- **Instruction**: Please output the data below exactly as given, starting at its first line and stopping after the line that contains "fold: float".

- **Data shown**:
++++++++

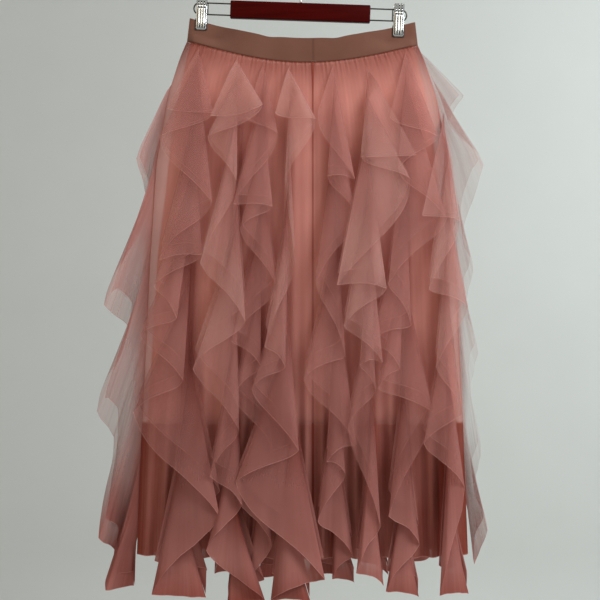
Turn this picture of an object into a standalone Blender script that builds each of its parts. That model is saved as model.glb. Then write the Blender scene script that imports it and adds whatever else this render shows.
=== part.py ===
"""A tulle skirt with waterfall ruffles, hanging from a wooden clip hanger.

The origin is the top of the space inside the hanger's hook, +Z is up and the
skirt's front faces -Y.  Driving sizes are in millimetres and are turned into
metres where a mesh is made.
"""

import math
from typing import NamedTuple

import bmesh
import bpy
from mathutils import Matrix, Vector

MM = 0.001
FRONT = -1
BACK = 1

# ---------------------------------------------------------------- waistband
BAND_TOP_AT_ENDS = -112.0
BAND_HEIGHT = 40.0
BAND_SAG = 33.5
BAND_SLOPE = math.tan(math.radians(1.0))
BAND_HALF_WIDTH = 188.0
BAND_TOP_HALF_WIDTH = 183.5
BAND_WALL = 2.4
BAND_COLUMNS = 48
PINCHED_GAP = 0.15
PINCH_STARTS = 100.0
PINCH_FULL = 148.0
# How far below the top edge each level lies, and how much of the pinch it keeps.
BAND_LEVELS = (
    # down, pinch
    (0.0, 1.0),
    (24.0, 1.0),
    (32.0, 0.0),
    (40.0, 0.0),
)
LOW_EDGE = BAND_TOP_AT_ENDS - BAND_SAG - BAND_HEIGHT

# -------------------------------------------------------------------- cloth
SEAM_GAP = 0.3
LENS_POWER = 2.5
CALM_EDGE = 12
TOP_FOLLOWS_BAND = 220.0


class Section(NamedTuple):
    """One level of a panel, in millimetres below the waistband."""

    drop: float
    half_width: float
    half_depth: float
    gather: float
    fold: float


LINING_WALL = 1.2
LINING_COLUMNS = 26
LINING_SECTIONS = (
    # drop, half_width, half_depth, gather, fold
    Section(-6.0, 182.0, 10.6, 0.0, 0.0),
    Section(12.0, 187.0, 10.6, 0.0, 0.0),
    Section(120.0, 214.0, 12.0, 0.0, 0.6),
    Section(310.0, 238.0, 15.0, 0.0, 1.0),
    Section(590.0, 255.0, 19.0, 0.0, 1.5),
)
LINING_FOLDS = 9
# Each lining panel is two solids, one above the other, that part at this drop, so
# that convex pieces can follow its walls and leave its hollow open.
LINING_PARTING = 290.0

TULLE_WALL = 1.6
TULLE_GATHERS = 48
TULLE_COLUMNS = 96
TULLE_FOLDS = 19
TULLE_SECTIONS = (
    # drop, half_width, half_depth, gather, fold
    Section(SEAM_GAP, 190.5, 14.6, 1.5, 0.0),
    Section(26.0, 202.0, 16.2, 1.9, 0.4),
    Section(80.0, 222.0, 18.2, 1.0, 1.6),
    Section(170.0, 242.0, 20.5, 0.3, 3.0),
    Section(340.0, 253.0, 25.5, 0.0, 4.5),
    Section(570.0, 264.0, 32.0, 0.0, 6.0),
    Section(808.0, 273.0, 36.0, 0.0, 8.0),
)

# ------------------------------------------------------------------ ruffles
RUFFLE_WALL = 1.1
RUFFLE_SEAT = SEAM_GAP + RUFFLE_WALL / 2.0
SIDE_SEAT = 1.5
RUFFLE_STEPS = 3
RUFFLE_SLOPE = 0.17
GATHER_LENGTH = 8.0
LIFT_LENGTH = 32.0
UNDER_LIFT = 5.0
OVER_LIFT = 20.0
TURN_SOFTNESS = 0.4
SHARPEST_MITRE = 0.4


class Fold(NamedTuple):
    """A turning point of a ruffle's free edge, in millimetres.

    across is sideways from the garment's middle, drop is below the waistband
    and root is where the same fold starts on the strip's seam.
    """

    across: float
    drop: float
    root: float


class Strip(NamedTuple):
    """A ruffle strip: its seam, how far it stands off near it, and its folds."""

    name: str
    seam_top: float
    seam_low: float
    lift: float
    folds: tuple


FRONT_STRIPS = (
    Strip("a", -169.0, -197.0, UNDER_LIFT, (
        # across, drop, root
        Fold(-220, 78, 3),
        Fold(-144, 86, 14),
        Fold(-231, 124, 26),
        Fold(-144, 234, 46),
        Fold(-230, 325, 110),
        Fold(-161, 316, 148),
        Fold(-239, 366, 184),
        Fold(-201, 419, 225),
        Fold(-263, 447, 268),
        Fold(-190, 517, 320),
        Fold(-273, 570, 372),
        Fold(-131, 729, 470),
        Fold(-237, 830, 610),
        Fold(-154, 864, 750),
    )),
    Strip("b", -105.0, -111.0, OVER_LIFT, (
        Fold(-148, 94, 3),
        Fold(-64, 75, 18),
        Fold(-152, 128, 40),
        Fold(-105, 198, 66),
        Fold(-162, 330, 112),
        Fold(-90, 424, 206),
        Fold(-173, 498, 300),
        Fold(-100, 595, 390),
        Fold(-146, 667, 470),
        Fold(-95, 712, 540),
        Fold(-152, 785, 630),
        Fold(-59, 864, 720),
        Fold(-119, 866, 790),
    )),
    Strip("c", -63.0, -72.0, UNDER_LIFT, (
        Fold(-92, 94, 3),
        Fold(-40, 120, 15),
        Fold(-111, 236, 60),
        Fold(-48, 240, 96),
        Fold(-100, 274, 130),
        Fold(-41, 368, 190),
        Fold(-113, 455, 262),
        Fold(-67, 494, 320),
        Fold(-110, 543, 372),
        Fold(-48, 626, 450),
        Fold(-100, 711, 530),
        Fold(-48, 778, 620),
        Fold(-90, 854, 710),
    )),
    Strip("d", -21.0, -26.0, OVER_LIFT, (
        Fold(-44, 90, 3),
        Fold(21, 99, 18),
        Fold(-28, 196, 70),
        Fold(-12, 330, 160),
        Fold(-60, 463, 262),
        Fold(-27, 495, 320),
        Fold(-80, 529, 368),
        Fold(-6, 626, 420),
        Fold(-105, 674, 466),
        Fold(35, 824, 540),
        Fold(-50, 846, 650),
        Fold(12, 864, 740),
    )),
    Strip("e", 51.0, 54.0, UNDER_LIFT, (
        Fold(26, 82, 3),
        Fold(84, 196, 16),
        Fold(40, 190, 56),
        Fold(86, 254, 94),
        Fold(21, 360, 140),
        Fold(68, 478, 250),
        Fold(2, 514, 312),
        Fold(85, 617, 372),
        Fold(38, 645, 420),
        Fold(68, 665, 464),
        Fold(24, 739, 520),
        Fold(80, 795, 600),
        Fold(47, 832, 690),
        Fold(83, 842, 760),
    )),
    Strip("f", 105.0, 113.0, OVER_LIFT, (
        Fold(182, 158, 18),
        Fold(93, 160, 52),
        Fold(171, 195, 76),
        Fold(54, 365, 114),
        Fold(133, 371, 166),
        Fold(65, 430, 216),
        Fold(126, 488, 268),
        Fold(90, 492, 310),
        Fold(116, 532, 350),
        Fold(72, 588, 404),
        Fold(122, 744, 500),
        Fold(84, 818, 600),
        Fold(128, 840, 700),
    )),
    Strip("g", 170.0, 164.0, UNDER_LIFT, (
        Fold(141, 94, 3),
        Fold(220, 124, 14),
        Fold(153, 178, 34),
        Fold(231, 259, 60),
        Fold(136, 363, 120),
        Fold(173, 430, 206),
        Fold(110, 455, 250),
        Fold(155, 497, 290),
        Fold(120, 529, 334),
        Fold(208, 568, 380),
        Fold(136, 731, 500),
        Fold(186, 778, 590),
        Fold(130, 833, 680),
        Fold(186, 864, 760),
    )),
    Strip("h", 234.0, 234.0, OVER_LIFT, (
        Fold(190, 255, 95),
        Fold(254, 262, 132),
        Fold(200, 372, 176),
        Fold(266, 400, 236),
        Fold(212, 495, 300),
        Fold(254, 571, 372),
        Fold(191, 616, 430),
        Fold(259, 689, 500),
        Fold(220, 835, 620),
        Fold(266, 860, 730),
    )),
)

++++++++

- **Full response**:
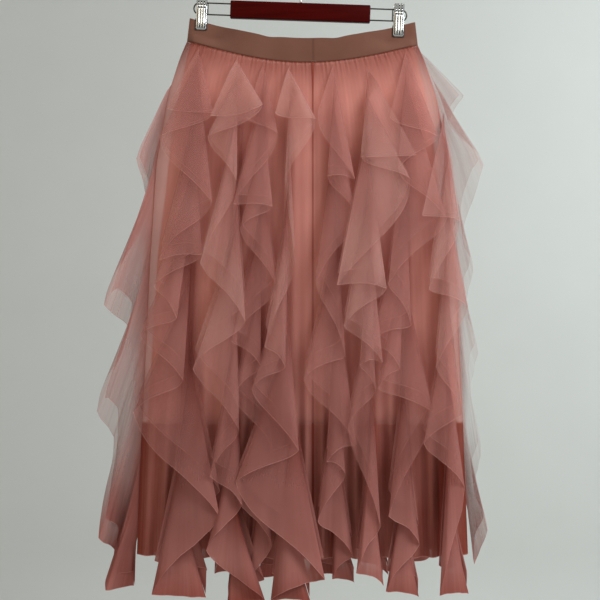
Turn this picture of an object into a standalone Blender script that builds each of its parts. That model is saved as model.glb. Then write the Blender scene script that imports it and adds whatever else this render shows.
=== part.py ===
"""A tulle skirt with waterfall ruffles, hanging from a wooden clip hanger.

The origin is the top of the space inside the hanger's hook, +Z is up and the
skirt's front faces -Y.  Driving sizes are in millimetres and are turned into
metres where a mesh is made.
"""

import math
from typing import NamedTuple

import bmesh
import bpy
from mathutils import Matrix, Vector

MM = 0.001
FRONT = -1
BACK = 1

# ---------------------------------------------------------------- waistband
BAND_TOP_AT_ENDS = -112.0
BAND_HEIGHT = 40.0
BAND_SAG = 33.5
BAND_SLOPE = math.tan(math.radians(1.0))
BAND_HALF_WIDTH = 188.0
BAND_TOP_HALF_WIDTH = 183.5
BAND_WALL = 2.4
BAND_COLUMNS = 48
PINCHED_GAP = 0.15
PINCH_STARTS = 100.0
PINCH_FULL = 148.0
# How far below the top edge each level lies, and how much of the pinch it keeps.
BAND_LEVELS = (
    # down, pinch
    (0.0, 1.0),
    (24.0, 1.0),
    (32.0, 0.0),
    (40.0, 0.0),
)
LOW_EDGE = BAND_TOP_AT_ENDS - BAND_SAG - BAND_HEIGHT

# -------------------------------------------------------------------- cloth
SEAM_GAP = 0.3
LENS_POWER = 2.5
CALM_EDGE = 12
TOP_FOLLOWS_BAND = 220.0


class Section(NamedTuple):
    """One level of a panel, in millimetres below the waistband."""

    drop: float
    half_width: float
    half_depth: float
    gather: float
    fold: float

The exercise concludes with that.